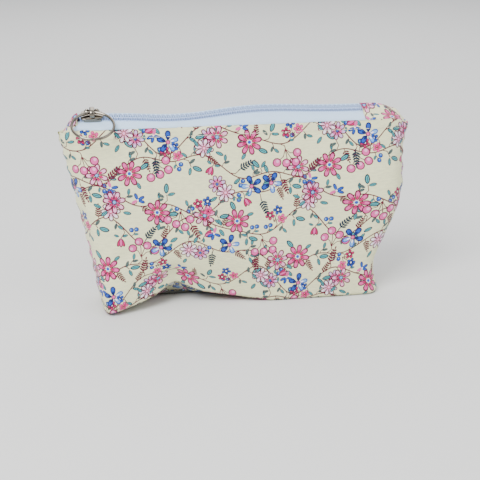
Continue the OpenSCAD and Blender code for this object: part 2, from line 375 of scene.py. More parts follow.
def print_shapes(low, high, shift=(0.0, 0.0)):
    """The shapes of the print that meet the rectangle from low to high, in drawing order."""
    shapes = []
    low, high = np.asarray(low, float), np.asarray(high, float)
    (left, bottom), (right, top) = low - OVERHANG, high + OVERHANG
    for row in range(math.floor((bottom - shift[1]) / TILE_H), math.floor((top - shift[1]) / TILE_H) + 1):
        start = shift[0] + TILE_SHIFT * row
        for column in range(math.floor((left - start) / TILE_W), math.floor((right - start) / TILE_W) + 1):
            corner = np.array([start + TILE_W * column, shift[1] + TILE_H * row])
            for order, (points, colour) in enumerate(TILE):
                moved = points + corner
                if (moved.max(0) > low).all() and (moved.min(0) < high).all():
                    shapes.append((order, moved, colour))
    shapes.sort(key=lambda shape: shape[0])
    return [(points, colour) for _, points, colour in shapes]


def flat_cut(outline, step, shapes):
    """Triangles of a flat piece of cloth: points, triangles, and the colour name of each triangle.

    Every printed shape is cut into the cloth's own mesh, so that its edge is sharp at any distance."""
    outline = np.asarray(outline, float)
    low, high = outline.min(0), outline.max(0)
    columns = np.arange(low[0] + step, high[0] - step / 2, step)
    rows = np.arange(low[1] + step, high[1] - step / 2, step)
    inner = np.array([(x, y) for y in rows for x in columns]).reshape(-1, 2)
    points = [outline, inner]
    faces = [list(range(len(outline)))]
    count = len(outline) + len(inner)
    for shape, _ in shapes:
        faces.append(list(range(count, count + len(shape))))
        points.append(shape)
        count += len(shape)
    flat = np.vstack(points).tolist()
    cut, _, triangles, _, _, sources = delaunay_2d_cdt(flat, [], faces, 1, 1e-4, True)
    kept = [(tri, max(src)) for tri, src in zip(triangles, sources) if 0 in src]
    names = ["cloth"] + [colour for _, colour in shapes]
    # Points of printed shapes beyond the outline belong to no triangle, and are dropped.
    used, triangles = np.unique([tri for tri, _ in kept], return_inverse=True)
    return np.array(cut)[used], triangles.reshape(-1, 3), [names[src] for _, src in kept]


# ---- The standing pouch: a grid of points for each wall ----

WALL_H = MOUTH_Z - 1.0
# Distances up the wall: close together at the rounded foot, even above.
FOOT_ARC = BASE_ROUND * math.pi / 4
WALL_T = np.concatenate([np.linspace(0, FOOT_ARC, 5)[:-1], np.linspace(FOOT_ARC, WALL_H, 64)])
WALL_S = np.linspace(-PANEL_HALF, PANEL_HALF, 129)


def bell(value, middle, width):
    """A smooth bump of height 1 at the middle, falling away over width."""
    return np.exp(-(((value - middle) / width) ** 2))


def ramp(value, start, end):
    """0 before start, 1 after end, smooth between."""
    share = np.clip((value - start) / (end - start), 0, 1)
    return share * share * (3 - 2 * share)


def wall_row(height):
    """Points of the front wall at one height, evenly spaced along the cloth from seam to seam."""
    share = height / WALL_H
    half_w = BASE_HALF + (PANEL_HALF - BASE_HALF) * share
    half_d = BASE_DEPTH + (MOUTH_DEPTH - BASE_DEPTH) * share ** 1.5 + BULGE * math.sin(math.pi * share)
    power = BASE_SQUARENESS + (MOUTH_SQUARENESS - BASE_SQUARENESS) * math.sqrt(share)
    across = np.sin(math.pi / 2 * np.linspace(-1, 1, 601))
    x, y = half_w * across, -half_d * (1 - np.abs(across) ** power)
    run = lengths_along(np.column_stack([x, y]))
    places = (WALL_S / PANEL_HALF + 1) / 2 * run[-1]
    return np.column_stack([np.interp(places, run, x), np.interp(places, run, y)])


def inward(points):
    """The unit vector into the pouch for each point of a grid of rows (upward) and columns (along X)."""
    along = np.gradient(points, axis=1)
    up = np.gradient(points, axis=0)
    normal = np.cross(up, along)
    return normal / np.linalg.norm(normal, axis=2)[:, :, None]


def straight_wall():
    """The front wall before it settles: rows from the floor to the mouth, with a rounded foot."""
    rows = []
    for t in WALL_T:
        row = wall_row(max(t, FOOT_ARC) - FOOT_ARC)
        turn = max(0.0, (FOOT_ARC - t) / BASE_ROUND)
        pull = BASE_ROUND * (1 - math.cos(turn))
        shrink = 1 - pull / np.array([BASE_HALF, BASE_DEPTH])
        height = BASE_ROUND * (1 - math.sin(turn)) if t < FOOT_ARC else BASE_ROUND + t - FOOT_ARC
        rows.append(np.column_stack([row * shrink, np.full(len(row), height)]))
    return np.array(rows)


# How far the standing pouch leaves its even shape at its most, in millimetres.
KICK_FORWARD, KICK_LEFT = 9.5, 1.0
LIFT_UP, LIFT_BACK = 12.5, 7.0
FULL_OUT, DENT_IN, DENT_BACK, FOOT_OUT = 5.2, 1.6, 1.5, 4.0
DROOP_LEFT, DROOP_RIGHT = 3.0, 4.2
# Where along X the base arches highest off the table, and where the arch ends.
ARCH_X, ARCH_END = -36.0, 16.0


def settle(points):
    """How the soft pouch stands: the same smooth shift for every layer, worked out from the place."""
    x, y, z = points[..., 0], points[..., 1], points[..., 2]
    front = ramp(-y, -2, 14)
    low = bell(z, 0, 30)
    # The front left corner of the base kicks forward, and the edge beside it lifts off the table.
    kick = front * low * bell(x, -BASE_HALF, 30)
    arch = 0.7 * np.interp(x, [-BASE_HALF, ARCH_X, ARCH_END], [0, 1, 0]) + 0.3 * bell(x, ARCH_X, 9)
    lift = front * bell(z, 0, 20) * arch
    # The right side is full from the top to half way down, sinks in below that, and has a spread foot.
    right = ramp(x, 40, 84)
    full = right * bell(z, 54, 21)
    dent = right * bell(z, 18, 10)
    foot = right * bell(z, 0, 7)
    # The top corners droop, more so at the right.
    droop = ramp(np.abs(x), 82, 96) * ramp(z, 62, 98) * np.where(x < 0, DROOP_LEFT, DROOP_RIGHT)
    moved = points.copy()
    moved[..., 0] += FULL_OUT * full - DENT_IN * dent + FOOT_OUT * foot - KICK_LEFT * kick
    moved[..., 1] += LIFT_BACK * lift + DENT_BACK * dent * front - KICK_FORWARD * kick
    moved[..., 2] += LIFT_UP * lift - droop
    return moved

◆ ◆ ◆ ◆

TASK DESCRIPTION
Exactly reproduce every line of the data above.

FULL RESPONSE
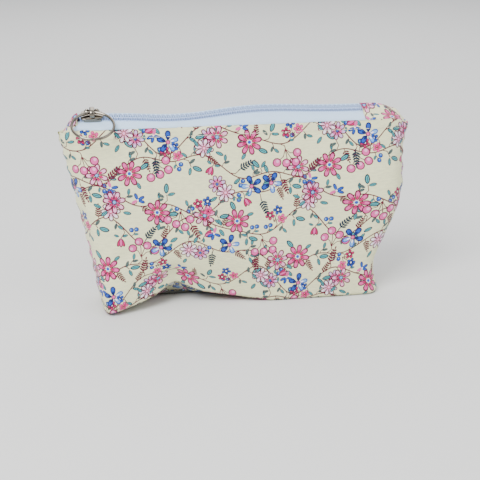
Continue the OpenSCAD and Blender code for this object: part 2, from line 375 of scene.py. More parts follow.
def print_shapes(low, high, shift=(0.0, 0.0)):
    """The shapes of the print that meet the rectangle from low to high, in drawing order."""
    shapes = []
    low, high = np.asarray(low, float), np.asarray(high, float)
    (left, bottom), (right, top) = low - OVERHANG, high + OVERHANG
    for row in range(math.floor((bottom - shift[1]) / TILE_H), math.floor((top - shift[1]) / TILE_H) + 1):
        start = shift[0] + TILE_SHIFT * row
        for column in range(math.floor((left - start) / TILE_W), math.floor((right - start) / TILE_W) + 1):
            corner = np.array([start + TILE_W * column, shift[1] + TILE_H * row])
            for order, (points, colour) in enumerate(TILE):
                moved = points + corner
                if (moved.max(0) > low).all() and (moved.min(0) < high).all():
                    shapes.append((order, moved, colour))
    shapes.sort(key=lambda shape: shape[0])
    return [(points, colour) for _, points, colour in shapes]


def flat_cut(outline, step, shapes):
    """Triangles of a flat piece of cloth: points, triangles, and the colour name of each triangle.

    Every printed shape is cut into the cloth's own mesh, so that its edge is sharp at any distance."""
    outline = np.asarray(outline, float)
    low, high = outline.min(0), outline.max(0)
    columns = np.arange(low[0] + step, high[0] - step / 2, step)
    rows = np.arange(low[1] + step, high[1] - step / 2, step)
    inner = np.array([(x, y) for y in rows for x in columns]).reshape(-1, 2)
    points = [outline, inner]
    faces = [list(range(len(outline)))]
    count = len(outline) + len(inner)
    for shape, _ in shapes:
        faces.append(list(range(count, count + len(shape))))
        points.append(shape)
        count += len(shape)
    flat = np.vstack(points).tolist()
    cut, _, triangles, _, _, sources = delaunay_2d_cdt(flat, [], faces, 1, 1e-4, True)
    kept = [(tri, max(src)) for tri, src in zip(triangles, sources) if 0 in src]
    names = ["cloth"] + [colour for _, colour in shapes]
    # Points of printed shapes beyond the outline belong to no triangle, and are dropped.
    used, triangles = np.unique([tri for tri, _ in kept], return_inverse=True)
    return np.array(cut)[used], triangles.reshape(-1, 3), [names[src] for _, src in kept]


# ---- The standing pouch: a grid of points for each wall ----

WALL_H = MOUTH_Z - 1.0
# Distances up the wall: close together at the rounded foot, even above.
FOOT_ARC = BASE_ROUND * math.pi / 4
WALL_T = np.concatenate([np.linspace(0, FOOT_ARC, 5)[:-1], np.linspace(FOOT_ARC, WALL_H, 64)])
WALL_S = np.linspace(-PANEL_HALF, PANEL_HALF, 129)


def bell(value, middle, width):
    """A smooth bump of height 1 at the middle, falling away over width."""
    return np.exp(-(((value - middle) / width) ** 2))


def ramp(value, start, end):
    """0 before start, 1 after end, smooth between."""
    share = np.clip((value - start) / (end - start), 0, 1)
    return share * share * (3 - 2 * share)


def wall_row(height):
    """Points of the front wall at one height, evenly spaced along the cloth from seam to seam."""
    share = height / WALL_H
    half_w = BASE_HALF + (PANEL_HALF - BASE_HALF) * share
    half_d = BASE_DEPTH + (MOUTH_DEPTH - BASE_DEPTH) * share ** 1.5 + BULGE * math.sin(math.pi * share)
    power = BASE_SQUARENESS + (MOUTH_SQUARENESS - BASE_SQUARENESS) * math.sqrt(share)
    across = np.sin(math.pi / 2 * np.linspace(-1, 1, 601))
    x, y = half_w * across, -half_d * (1 - np.abs(across) ** power)
    run = lengths_along(np.column_stack([x, y]))
    places = (WALL_S / PANEL_HALF + 1) / 2 * run[-1]
    return np.column_stack([np.interp(places, run, x), np.interp(places, run, y)])


def inward(points):
    """The unit vector into the pouch for each point of a grid of rows (upward) and columns (along X)."""
    along = np.gradient(points, axis=1)
    up = np.gradient(points, axis=0)
    normal = np.cross(up, along)
    return normal / np.linalg.norm(normal, axis=2)[:, :, None]


def straight_wall():
    """The front wall before it settles: rows from the floor to the mouth, with a rounded foot."""
    rows = []
    for t in WALL_T:
        row = wall_row(max(t, FOOT_ARC) - FOOT_ARC)
        turn = max(0.0, (FOOT_ARC - t) / BASE_ROUND)
        pull = BASE_ROUND * (1 - math.cos(turn))
        shrink = 1 - pull / np.array([BASE_HALF, BASE_DEPTH])
        height = BASE_ROUND * (1 - math.sin(turn)) if t < FOOT_ARC else BASE_ROUND + t - FOOT_ARC
        rows.append(np.column_stack([row * shrink, np.full(len(row), height)]))
    return np.array(rows)


# How far the standing pouch leaves its even shape at its most, in millimetres.
KICK_FORWARD, KICK_LEFT = 9.5, 1.0
LIFT_UP, LIFT_BACK = 12.5, 7.0
FULL_OUT, DENT_IN, DENT_BACK, FOOT_OUT = 5.2, 1.6, 1.5, 4.0
DROOP_LEFT, DROOP_RIGHT = 3.0, 4.2
# Where along X the base arches highest off the table, and where the arch ends.
ARCH_X, ARCH_END = -36.0, 16.0


def settle(points):
    """How the soft pouch stands: the same smooth shift for every layer, worked out from the place."""
    x, y, z = points[..., 0], points[..., 1], points[..., 2]
    front = ramp(-y, -2, 14)
    low = bell(z, 0, 30)
    # The front left corner of the base kicks forward, and the edge beside it lifts off the table.
    kick = front * low * bell(x, -BASE_HALF, 30)
    arch = 0.7 * np.interp(x, [-BASE_HALF, ARCH_X, ARCH_END], [0, 1, 0]) + 0.3 * bell(x, ARCH_X, 9)
    lift = front * bell(z, 0, 20) * arch
    # The right side is full from the top to half way down, sinks in below that, and has a spread foot.
    right = ramp(x, 40, 84)
    full = right * bell(z, 54, 21)
    dent = right * bell(z, 18, 10)
    foot = right * bell(z, 0, 7)
    # The top corners droop, more so at the right.
    droop = ramp(np.abs(x), 82, 96) * ramp(z, 62, 98) * np.where(x < 0, DROOP_LEFT, DROOP_RIGHT)
    moved = points.copy()
    moved[..., 0] += FULL_OUT * full - DENT_IN * dent + FOOT_OUT * foot - KICK_LEFT * kick
    moved[..., 1] += LIFT_BACK * lift + DENT_BACK * dent * front - KICK_FORWARD * kick
    moved[..., 2] += LIFT_UP * lift - droop
    return moved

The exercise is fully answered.